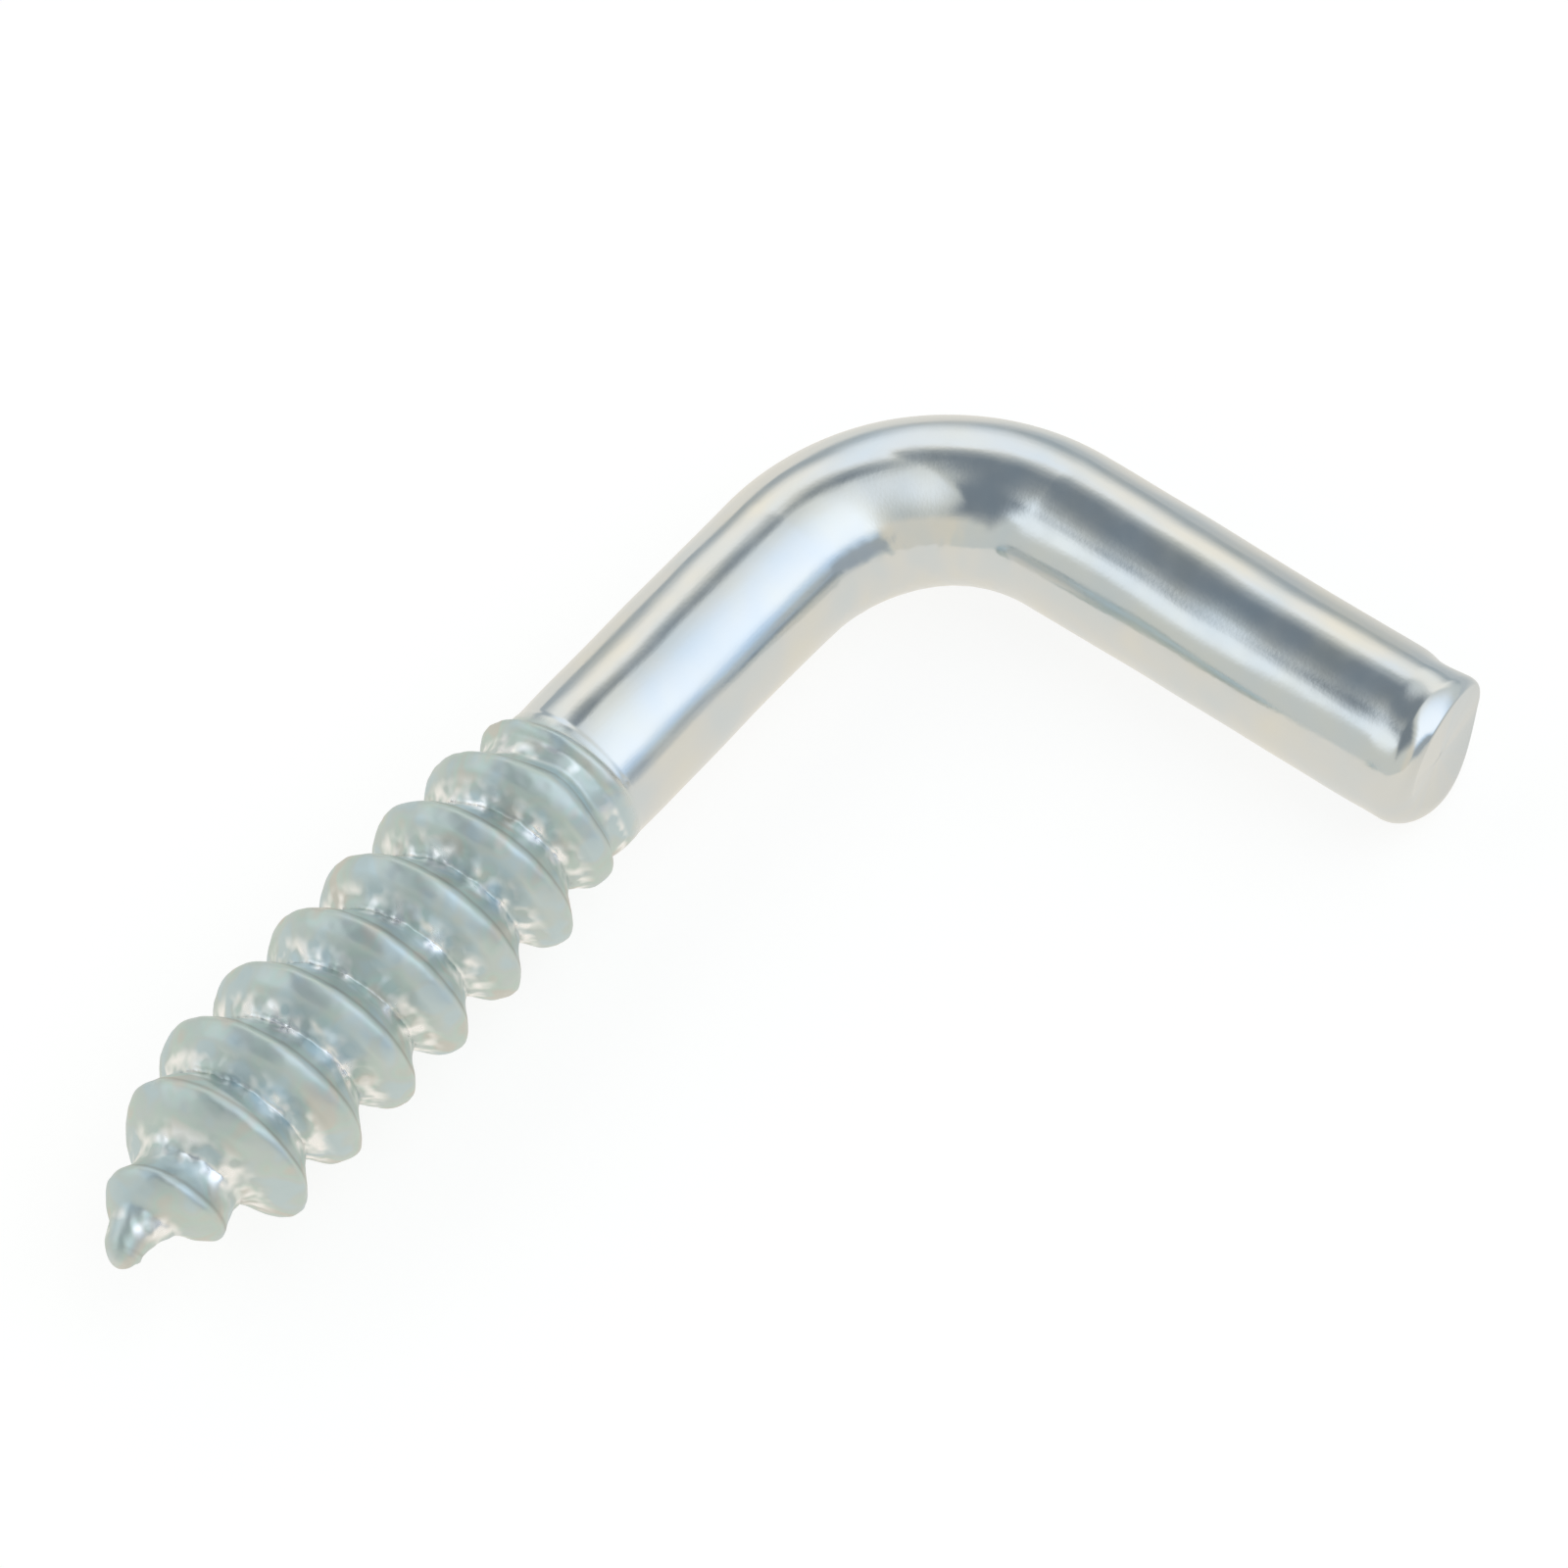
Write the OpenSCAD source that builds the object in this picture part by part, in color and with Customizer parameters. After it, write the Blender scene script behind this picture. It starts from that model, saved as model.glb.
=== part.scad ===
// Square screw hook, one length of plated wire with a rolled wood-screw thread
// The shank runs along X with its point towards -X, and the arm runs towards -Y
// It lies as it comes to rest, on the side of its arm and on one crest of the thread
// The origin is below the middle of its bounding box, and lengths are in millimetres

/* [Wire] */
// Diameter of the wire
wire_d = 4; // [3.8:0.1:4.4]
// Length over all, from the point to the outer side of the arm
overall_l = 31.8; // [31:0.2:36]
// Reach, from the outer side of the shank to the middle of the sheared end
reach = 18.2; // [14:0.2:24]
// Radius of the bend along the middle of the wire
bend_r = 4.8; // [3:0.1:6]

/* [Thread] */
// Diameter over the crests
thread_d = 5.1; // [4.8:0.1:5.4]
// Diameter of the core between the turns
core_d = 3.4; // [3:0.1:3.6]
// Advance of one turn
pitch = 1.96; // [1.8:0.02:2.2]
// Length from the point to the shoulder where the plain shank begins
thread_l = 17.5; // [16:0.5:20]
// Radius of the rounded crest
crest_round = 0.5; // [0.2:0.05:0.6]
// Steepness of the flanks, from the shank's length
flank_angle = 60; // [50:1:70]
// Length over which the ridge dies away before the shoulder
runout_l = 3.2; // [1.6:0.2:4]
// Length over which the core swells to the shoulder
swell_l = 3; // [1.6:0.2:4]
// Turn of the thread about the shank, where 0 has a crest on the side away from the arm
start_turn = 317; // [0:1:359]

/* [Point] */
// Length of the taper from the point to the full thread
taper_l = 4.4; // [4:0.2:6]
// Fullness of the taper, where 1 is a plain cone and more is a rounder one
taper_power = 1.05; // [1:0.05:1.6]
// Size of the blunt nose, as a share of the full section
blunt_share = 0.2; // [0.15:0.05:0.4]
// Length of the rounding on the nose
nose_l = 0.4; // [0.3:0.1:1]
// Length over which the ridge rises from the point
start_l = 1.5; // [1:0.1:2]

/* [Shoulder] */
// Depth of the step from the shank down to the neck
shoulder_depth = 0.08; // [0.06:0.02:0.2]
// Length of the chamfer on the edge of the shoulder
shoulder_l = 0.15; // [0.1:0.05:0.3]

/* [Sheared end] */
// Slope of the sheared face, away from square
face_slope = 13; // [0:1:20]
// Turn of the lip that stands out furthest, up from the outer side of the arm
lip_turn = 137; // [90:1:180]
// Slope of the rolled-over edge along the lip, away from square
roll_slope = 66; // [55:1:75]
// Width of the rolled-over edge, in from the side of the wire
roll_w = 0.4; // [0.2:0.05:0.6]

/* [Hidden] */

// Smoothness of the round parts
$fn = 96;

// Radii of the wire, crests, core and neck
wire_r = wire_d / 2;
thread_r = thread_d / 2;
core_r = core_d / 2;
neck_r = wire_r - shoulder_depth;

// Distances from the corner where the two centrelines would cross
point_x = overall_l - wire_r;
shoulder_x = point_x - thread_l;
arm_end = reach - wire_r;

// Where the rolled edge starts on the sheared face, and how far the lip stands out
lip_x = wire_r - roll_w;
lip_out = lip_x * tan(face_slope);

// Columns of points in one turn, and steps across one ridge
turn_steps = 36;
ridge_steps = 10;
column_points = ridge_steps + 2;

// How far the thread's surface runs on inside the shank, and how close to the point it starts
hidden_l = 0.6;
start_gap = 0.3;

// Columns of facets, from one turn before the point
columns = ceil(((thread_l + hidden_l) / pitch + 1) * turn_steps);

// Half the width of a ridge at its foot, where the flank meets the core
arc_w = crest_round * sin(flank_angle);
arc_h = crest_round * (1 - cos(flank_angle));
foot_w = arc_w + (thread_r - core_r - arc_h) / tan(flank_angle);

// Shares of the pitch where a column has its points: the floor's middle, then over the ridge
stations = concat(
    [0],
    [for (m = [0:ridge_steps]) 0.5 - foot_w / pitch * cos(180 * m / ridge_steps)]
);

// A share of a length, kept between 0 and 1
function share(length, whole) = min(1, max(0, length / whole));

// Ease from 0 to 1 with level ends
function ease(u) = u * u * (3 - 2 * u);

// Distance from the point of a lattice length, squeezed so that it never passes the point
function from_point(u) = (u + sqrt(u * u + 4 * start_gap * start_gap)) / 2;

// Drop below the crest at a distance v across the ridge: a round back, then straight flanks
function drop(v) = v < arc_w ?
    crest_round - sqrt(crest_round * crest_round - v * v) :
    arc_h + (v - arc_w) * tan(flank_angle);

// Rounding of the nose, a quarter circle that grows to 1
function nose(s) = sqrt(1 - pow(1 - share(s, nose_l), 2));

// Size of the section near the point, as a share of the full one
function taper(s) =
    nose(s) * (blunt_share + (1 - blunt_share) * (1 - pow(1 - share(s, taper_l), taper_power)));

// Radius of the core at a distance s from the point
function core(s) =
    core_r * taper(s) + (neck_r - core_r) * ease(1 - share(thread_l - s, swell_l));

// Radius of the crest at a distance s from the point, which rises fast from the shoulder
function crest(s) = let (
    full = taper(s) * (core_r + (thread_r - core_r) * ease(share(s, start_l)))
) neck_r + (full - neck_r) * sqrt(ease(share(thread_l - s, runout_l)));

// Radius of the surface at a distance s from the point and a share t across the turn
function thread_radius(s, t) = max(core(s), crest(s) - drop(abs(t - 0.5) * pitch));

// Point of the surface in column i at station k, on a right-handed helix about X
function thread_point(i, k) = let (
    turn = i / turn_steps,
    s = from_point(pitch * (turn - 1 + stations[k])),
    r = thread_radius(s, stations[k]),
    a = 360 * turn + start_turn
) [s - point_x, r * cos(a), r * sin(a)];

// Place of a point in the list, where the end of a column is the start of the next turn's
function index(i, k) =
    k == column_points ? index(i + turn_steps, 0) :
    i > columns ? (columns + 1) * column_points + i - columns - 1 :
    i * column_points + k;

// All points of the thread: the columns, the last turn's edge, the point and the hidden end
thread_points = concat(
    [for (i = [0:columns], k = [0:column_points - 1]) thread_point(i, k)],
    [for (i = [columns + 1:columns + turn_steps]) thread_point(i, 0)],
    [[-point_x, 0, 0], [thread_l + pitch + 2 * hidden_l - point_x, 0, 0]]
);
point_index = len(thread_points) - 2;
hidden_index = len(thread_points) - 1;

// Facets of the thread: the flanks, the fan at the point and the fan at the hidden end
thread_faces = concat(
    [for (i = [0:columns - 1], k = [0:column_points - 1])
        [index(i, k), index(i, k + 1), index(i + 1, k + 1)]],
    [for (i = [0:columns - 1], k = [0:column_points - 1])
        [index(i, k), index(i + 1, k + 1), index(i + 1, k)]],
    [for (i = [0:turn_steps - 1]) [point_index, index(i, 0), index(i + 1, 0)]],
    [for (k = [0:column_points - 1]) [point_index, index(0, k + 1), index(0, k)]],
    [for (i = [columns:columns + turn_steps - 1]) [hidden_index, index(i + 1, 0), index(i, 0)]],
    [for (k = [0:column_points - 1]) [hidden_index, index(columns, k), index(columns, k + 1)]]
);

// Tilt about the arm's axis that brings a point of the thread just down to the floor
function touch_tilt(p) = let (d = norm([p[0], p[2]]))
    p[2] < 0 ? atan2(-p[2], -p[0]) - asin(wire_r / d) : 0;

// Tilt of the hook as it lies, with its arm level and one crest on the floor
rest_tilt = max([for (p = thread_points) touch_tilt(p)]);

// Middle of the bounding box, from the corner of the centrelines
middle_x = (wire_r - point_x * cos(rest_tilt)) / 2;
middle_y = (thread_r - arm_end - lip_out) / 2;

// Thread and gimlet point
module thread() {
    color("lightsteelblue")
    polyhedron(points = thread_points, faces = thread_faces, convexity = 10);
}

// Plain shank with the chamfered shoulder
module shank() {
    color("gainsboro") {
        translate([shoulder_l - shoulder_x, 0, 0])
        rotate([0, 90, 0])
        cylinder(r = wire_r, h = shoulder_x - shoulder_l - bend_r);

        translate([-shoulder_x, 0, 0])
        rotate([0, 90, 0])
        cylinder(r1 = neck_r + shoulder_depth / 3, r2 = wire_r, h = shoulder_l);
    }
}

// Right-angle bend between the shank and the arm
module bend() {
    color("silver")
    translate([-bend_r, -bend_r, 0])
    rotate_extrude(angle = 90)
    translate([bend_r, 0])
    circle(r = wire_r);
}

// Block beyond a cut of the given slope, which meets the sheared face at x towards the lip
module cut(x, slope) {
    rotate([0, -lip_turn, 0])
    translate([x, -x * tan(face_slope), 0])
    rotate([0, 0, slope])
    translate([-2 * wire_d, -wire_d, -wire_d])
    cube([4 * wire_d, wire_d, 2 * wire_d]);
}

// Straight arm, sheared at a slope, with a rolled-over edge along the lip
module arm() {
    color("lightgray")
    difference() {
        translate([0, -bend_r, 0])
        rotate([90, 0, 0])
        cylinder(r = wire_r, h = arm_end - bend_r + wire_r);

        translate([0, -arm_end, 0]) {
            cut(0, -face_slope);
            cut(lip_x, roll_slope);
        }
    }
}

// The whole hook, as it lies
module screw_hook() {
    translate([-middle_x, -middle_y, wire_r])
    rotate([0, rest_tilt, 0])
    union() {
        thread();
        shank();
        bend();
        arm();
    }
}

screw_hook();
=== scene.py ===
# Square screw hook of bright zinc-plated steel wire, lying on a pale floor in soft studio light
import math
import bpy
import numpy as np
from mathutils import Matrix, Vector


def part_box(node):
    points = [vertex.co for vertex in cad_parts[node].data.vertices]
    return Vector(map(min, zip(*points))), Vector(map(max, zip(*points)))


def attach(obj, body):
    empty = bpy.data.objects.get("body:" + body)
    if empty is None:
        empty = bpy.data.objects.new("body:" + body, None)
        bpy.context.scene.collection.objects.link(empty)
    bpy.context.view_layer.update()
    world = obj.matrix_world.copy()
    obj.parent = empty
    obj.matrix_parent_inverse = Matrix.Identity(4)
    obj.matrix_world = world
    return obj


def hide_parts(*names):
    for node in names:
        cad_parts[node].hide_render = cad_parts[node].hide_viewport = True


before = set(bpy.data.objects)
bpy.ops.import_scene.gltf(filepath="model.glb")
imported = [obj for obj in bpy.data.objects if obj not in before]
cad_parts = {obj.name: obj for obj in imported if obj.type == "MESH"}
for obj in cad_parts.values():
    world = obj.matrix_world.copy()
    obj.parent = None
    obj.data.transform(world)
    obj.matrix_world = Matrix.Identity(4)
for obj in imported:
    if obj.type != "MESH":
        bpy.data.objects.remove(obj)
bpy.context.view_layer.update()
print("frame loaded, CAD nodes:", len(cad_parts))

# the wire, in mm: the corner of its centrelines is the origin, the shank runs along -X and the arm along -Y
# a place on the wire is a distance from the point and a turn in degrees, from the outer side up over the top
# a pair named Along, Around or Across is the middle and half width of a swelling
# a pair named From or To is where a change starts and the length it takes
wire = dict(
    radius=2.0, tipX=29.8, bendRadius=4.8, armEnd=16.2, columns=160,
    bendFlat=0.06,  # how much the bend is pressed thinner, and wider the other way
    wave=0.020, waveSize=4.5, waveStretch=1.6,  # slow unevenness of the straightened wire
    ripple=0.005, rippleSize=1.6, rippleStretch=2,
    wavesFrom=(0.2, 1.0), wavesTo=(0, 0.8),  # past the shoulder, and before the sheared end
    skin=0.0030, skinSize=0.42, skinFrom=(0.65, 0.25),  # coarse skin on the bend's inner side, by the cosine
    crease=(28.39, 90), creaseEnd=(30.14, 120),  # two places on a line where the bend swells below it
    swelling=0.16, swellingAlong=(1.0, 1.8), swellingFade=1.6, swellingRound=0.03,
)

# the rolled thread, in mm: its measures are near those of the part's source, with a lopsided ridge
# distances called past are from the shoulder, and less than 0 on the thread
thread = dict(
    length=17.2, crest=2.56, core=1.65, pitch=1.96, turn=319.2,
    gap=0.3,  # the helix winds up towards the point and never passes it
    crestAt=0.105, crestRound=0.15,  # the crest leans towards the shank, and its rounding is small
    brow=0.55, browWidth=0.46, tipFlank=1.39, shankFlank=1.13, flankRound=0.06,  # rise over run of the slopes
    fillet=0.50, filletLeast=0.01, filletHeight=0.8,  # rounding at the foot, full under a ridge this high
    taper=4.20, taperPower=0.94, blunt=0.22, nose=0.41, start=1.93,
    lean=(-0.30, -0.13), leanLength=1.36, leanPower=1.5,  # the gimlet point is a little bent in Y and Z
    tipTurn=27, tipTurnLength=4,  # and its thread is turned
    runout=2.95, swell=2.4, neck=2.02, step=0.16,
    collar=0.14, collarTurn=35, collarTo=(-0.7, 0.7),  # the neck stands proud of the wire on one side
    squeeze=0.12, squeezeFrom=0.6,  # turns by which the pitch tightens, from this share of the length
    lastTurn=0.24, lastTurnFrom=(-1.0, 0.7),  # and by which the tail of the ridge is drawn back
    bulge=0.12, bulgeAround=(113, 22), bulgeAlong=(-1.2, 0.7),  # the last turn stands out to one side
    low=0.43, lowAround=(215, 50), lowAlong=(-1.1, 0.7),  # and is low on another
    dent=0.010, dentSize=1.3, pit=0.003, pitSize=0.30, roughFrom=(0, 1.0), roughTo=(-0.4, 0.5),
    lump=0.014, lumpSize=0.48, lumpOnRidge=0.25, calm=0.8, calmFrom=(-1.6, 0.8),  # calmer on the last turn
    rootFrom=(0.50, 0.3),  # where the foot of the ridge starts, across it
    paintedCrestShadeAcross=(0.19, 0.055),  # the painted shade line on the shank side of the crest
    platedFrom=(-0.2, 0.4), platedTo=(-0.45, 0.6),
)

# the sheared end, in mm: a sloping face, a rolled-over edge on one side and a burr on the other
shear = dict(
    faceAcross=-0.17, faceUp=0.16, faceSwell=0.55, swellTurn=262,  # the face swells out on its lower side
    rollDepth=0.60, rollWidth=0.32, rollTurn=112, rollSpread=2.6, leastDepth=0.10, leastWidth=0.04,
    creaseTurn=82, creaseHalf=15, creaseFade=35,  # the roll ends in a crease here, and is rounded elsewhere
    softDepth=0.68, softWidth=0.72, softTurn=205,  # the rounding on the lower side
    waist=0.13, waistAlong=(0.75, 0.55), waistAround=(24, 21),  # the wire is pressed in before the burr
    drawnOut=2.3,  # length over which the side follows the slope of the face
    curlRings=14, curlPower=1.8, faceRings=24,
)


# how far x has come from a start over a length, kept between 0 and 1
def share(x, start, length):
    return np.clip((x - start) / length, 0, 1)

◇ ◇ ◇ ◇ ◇

Quote the listing above from its first line to the line with "are in millimetres", inclusive, and add nothing.

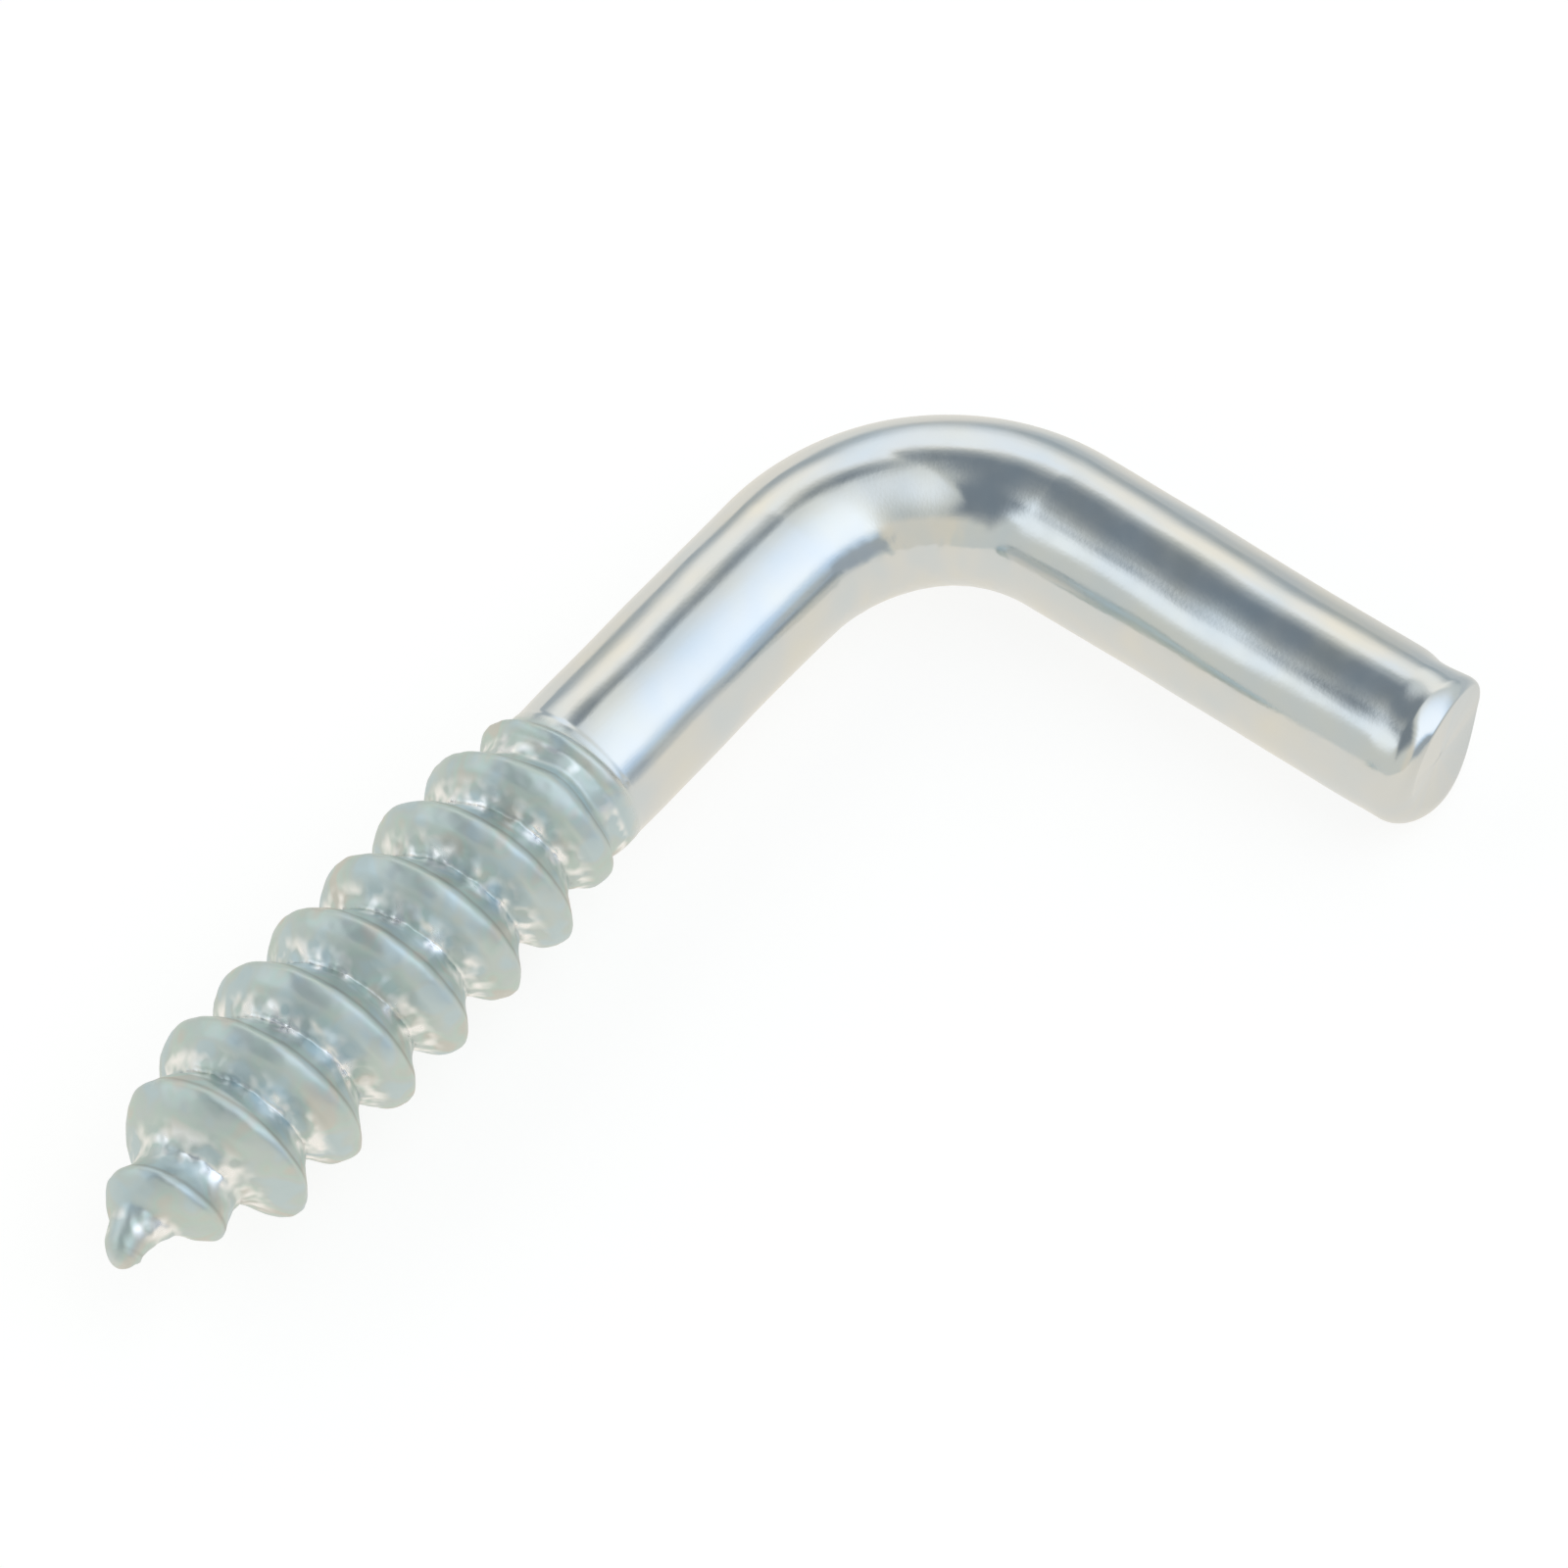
Write the OpenSCAD source that builds the object in this picture part by part, in color and with Customizer parameters. After it, write the Blender scene script behind this picture. It starts from that model, saved as model.glb.
=== part.scad ===
// Square screw hook, one length of plated wire with a rolled wood-screw thread
// The shank runs along X with its point towards -X, and the arm runs towards -Y
// It lies as it comes to rest, on the side of its arm and on one crest of the thread
// The origin is below the middle of its bounding box, and lengths are in millimetres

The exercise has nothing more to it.